----- COLLECTED DATA -----
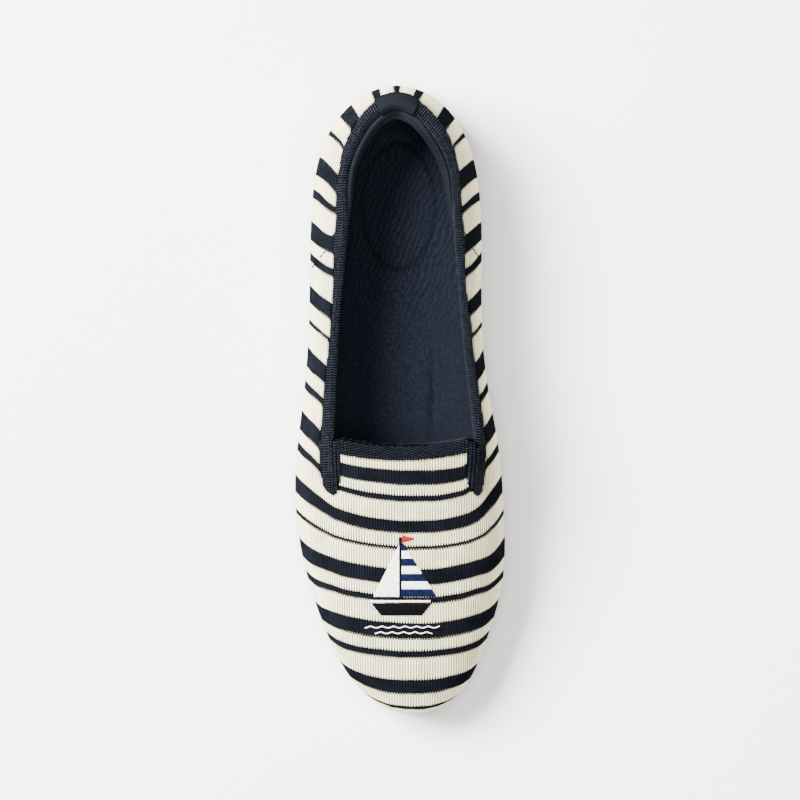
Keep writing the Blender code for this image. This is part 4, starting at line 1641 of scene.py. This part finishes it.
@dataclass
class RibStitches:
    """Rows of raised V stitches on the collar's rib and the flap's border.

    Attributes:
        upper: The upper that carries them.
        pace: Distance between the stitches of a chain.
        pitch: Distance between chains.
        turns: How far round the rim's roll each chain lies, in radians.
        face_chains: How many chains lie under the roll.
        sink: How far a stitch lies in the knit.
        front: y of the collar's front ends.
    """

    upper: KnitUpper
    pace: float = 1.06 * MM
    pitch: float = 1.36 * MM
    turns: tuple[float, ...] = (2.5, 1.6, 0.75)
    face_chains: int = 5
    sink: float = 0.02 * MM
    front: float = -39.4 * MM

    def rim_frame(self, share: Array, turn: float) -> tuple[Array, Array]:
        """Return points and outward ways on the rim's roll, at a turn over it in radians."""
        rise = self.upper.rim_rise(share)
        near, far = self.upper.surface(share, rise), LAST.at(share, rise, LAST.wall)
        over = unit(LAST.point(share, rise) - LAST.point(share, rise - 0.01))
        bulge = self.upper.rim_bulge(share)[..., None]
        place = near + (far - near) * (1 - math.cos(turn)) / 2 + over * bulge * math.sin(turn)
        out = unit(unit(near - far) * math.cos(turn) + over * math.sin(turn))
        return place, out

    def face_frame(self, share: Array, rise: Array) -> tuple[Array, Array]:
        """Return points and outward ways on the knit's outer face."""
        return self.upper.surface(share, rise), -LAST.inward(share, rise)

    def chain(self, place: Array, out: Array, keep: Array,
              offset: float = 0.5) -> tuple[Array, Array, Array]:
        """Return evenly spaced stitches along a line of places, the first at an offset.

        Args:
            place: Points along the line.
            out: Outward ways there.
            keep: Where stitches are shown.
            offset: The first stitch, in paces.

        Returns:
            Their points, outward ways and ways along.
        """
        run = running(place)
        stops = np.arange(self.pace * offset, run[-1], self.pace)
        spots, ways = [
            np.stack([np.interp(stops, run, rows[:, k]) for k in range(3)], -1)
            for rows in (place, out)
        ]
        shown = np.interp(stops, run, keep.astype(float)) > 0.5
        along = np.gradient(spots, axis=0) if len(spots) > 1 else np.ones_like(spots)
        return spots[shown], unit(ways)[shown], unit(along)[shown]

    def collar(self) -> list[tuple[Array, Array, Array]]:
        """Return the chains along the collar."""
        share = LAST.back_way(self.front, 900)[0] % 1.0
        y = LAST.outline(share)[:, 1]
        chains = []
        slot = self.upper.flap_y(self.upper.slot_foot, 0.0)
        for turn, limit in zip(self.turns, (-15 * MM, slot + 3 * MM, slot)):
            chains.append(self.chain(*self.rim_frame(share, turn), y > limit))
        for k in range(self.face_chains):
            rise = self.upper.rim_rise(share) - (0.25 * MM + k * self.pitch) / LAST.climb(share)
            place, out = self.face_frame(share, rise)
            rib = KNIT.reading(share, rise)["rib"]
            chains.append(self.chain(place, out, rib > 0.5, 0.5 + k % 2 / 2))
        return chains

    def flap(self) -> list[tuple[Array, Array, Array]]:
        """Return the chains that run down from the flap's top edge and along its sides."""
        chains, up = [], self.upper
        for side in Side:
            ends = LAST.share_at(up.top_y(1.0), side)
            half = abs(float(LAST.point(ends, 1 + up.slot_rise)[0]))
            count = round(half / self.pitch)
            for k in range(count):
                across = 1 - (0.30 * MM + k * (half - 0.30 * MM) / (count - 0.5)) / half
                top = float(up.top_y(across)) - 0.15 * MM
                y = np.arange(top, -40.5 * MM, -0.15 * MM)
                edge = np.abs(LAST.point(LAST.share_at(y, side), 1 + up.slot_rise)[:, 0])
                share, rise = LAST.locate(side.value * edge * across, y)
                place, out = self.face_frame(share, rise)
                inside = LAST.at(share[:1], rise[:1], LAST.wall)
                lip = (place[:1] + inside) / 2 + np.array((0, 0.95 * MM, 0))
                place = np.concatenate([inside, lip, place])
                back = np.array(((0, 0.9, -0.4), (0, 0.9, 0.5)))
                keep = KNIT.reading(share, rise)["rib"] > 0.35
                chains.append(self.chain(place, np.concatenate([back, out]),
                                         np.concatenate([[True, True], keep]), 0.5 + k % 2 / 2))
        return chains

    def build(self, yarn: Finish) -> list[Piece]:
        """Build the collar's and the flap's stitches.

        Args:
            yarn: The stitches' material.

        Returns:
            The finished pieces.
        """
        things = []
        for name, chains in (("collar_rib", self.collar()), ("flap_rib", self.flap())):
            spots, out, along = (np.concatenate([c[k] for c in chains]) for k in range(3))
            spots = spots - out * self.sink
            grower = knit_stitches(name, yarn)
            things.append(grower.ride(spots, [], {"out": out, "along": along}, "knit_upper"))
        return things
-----
WORK INSTRUCTIONS: Using the data above, restate word for word the lines from its opening line through the line that contains "rise), -LAST.inward(share, rise)", and no more.

RESPONSE TO THE EXERCISE:
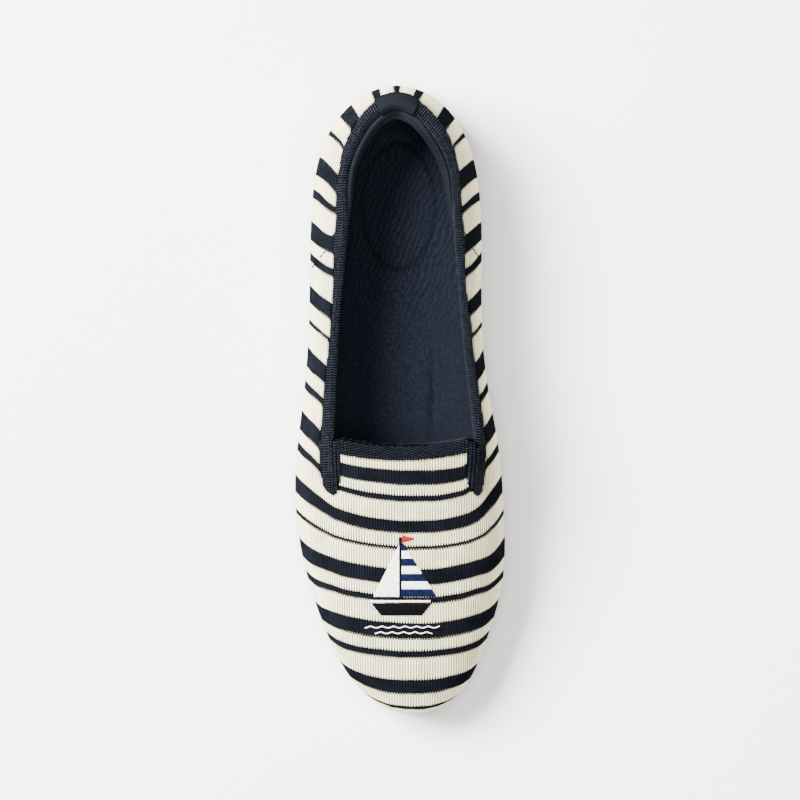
Keep writing the Blender code for this image. This is part 4, starting at line 1641 of scene.py. This part finishes it.
@dataclass
class RibStitches:
    """Rows of raised V stitches on the collar's rib and the flap's border.

    Attributes:
        upper: The upper that carries them.
        pace: Distance between the stitches of a chain.
        pitch: Distance between chains.
        turns: How far round the rim's roll each chain lies, in radians.
        face_chains: How many chains lie under the roll.
        sink: How far a stitch lies in the knit.
        front: y of the collar's front ends.
    """

    upper: KnitUpper
    pace: float = 1.06 * MM
    pitch: float = 1.36 * MM
    turns: tuple[float, ...] = (2.5, 1.6, 0.75)
    face_chains: int = 5
    sink: float = 0.02 * MM
    front: float = -39.4 * MM

    def rim_frame(self, share: Array, turn: float) -> tuple[Array, Array]:
        """Return points and outward ways on the rim's roll, at a turn over it in radians."""
        rise = self.upper.rim_rise(share)
        near, far = self.upper.surface(share, rise), LAST.at(share, rise, LAST.wall)
        over = unit(LAST.point(share, rise) - LAST.point(share, rise - 0.01))
        bulge = self.upper.rim_bulge(share)[..., None]
        place = near + (far - near) * (1 - math.cos(turn)) / 2 + over * bulge * math.sin(turn)
        out = unit(unit(near - far) * math.cos(turn) + over * math.sin(turn))
        return place, out

    def face_frame(self, share: Array, rise: Array) -> tuple[Array, Array]:
        """Return points and outward ways on the knit's outer face."""
        return self.upper.surface(share, rise), -LAST.inward(share, rise)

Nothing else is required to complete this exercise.